* _AIM_:
In how many lines of the data does the word "node" appear? Give the number by itself.

* _DATA SEGMENT_:
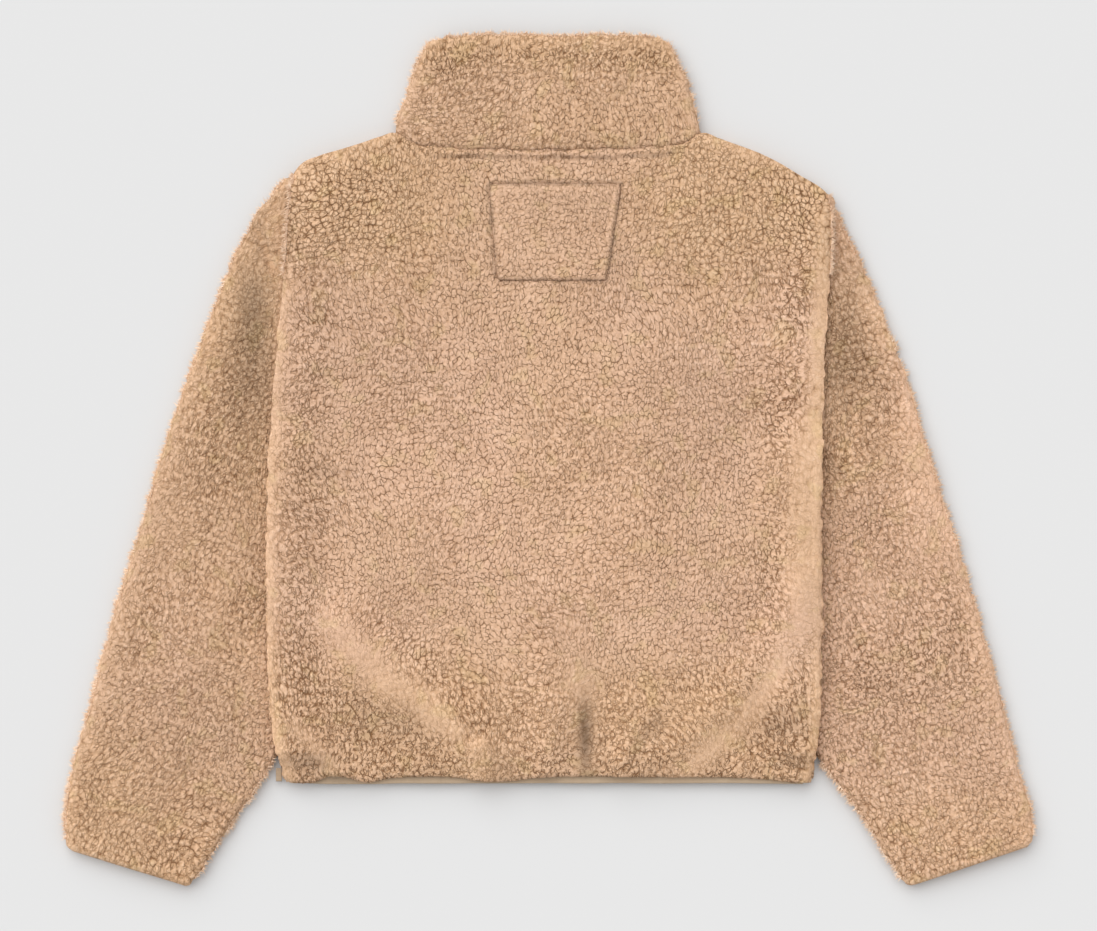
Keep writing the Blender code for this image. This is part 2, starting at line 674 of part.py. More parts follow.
def patch_point(i, j):
    """A point of the back patch's outer face, taken from the back panel's own face."""
    up = j / PATCH_STEPS
    middle = mix(PATCH_BOTTOM.x, PATCH_TOP.x, up)
    half = mix(PATCH_BOTTOM_HALF, PATCH_TOP_HALF, up)
    x = middle + half * (2.0 * i / PATCH_STEPS - 1.0)
    y = mix(PATCH_BOTTOM.y, PATCH_TOP.y, up)
    return x, y, back_face(x, y) + LAYER_GAP + PATCH_WALL


def make_patch(collection):
    """The four-sided patch stitched on the back below the collar."""
    return cloth_piece("back_patch", "pile", collection, PATCH_STEPS, PATCH_STEPS, patch_point,
                       PATCH_WALL)


def hem_binding_point(i, j):
    """A point of the hem binding's outer face: a thin band from the zip round the back to the zip."""
    y = BINDING_HEM if j == 0 else BINDING_HEM + BINDING_DEPTH
    inset = CLOTH + BINDING_INSET
    left, right = body_edge(y, -1) + inset, body_edge(y, 1) - inset
    low = CLOTH + LAYER_GAP
    high = BACK_TOP - CLOTH - LAYER_GAP
    radius = (high - low) / 2.0
    front, back = COLLAR_FRONT_STEPS, BACK_ACROSS
    fold_end = front + FOLD_STEPS
    back_end = fold_end + back
    last = 2 * fold_end + back
    opening = ZIP_TAPE_OUT + SEAM_GAP
    if i <= front:
        return mix(-opening, left + radius, i / front), y, low
    if i < fold_end:
        angle = math.pi * (i - front) / FOLD_STEPS
        return left + radius - radius * math.sin(angle), y, low + radius - radius * math.cos(angle)
    if i <= back_end:
        return mix(left + radius, right - radius, (i - fold_end) / back), y, high
    if i < last - front:
        angle = math.pi * (i - back_end) / FOLD_STEPS
        return right - radius + radius * math.sin(angle), y, low + radius + radius * math.cos(angle)
    return mix(right - radius, opening, (i - (last - front)) / front), y, low


def make_hem_binding(collection):
    """The smooth binding that gathers the hem."""
    steps = 2 * (COLLAR_FRONT_STEPS + FOLD_STEPS) + BACK_ACROSS
    return cloth_piece("hem_binding", "binding", collection, steps, 1, hem_binding_point, TAPE)


def make_side_label(collection):
    """A plain folded loop in the left side seam, just above the hem."""
    middle = (LABEL_LOW + LABEL_HIGH) / 2.0
    edge = body_edge(LABEL_HIGH, -1)
    seam = lift(middle) + side_curl(middle, -1, back=False)
    low = (edge - LABEL_OUT, LABEL_LOW, seam - LABEL_WALL / 2.0)
    high = (edge - SEAM_GAP, LABEL_HIGH, seam + LABEL_WALL / 2.0)
    return box("side_label", "binding", collection, low, high)


# --- the zip -------------------------------------------------------------------------------------


def make_zip(collection):
    """The zip: two tapes inside the fronts, the closed chain, the slider and its pull tab."""
    tape_low = CLOTH + LAYER_GAP
    tape_high = tape_low + TAPE
    box("zip_tape_left", "zip_tape", collection,
        (-ZIP_TAPE_OUT, ZIP_LOW, tape_low), (-ZIP_TAPE_IN, ZIP_HIGH, tape_high))
    box("zip_tape_right", "zip_tape", collection,
        (ZIP_TAPE_IN, ZIP_LOW, tape_low), (ZIP_TAPE_OUT, ZIP_HIGH, tape_high))
    middle = (tape_low + tape_high) / 2.0
    chain_top = ZIP_HIGH - CHAIN_END
    chain_low, chain_high = middle - CHAIN_HEIGHT / 2.0, middle + CHAIN_HEIGHT / 2.0
    box("zip_chain", "zip_chain", collection,
        (-CHAIN_HALF, ZIP_LOW, chain_low), (CHAIN_HALF, chain_top, chain_high))

    slider_top = chain_top + SLIDER_PAST
    slider_low = slider_top - SLIDER_LENGTH
    inner_plate = chain_high + LAYER_GAP
    outer_plate_top = SLIDER_FACE + SLIDER_PLATE
    plates = [
        box("plate", "metal", collection, (-SLIDER_HALF, slider_low, SLIDER_FACE),
            (SLIDER_HALF, slider_top, outer_plate_top)),
        box("plate", "metal", collection, (-SLIDER_HALF, slider_low, inner_plate),
            (SLIDER_HALF, slider_top, inner_plate + SLIDER_PLATE)),
        box("post", "metal", collection,
            (-SLIDER_POST_HALF, chain_top + LAYER_GAP, SLIDER_FACE + JOINED),
            (SLIDER_POST_HALF, slider_top - JOINED, inner_plate + SLIDER_PLATE - JOINED)),
    ]
    pivot_y = slider_low + PIVOT_FROM_END
    lug_low = PIVOT_HEIGHT - PIVOT_RADIUS - LUG_INSET
    for side in (-1, 1):
        near, far = sorted((side * (PULL_HALF + LAYER_GAP), side * (SLIDER_HALF - LUG_INSET)))
        plates.append(box("lug", "metal", collection, (near, pivot_y - LUG_HALF, lug_low),
                          (far, pivot_y + LUG_HALF, SLIDER_FACE + JOINED)))
    finished(join_solids(plates), "zip_slider", "metal", collection)

    bpy.ops.mesh.primitive_cylinder_add(
        vertices=16, radius=PIVOT_RADIUS * MM, depth=2.0 * PULL_HALF * MM,
        location=(0.0, 0.0, 0.0), rotation=(0.0, math.pi / 2.0, 0.0))
    bar = finished(bpy.context.active_object, "bar", "metal", collection)
    bpy.ops.object.transform_apply(location=False, rotation=True, scale=False)
    for vertex in bar.data.vertices:
        vertex.co += Vector((0.0, pivot_y, PIVOT_HEIGHT)) * MM
    tab = box("tab", "metal", collection,
              (-PULL_HALF, pivot_y - PULL_LENGTH, PIVOT_HEIGHT - PULL_THICK / 2.0),
              (PULL_HALF, pivot_y + JOINED, PIVOT_HEIGHT + PULL_THICK / 2.0))
    finished(join_solids([bar, tab]), "zip_pull", "metal", collection)


def main():
    """Build the jacket."""
    for old in list(bpy.data.objects):
        bpy.data.objects.remove(old, do_unlink=True)
    collection = new_collection("sherpa_jacket")
    make_back(collection)
    make_front(-1, "front_left", collection)
    make_front(1, "front_right", collection)
    make_sleeve(-1, "sleeve_left", LEFT_SLEEVE, collection)
    make_sleeve(1, "sleeve_right", RIGHT_SLEEVE, collection)
    make_collar(collection)
    make_patch(collection)
    make_hem_binding(collection)
    make_cuff_binding(-1, "cuff_binding_left", LEFT_SLEEVE, collection)
    make_cuff_binding(1, "cuff_binding_right", RIGHT_SLEEVE, collection)
    make_side_label(collection)
    make_zip(collection)


main()
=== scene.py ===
"""Looks of a high-collared sherpa jacket that lies flat on its front, its back upwards.

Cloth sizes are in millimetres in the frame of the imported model: +X across the jacket, +Y towards the
collar, +Z up from the surface that it lies on. Each sheet of sherpa is a closed wall with a fine,
clumped pile face over a plain backing.
"""

import logging
import math
from dataclasses import dataclass, field
from enum import Enum

import bpy
import numpy as np
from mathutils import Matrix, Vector


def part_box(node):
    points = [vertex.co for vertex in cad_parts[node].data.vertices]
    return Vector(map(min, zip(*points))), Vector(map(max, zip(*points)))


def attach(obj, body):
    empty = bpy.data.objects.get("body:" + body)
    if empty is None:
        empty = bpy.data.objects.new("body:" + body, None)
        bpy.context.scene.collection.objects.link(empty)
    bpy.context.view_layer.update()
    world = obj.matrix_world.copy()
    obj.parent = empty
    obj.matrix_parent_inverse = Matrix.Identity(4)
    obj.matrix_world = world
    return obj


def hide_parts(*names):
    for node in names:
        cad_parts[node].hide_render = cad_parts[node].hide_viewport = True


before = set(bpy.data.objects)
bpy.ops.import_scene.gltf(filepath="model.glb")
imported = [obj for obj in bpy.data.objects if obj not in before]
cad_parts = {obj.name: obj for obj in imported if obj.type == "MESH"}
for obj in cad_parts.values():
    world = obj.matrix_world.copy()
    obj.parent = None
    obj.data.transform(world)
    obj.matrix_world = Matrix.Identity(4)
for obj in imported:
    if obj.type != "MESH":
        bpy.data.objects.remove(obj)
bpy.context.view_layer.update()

LOG = logging.getLogger("sherpa_jacket")

MM = 0.001
IMAGE_WIDTH = 1097
MM_PER_PIXEL = 0.86
SIDE_NAMES = {-1: "left", 1: "right"}  # as in the picture
IMAGE_MIDDLE_MM = (0.43, -4.73)  # the point of the jacket's plane in the middle of the image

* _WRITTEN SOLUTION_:
4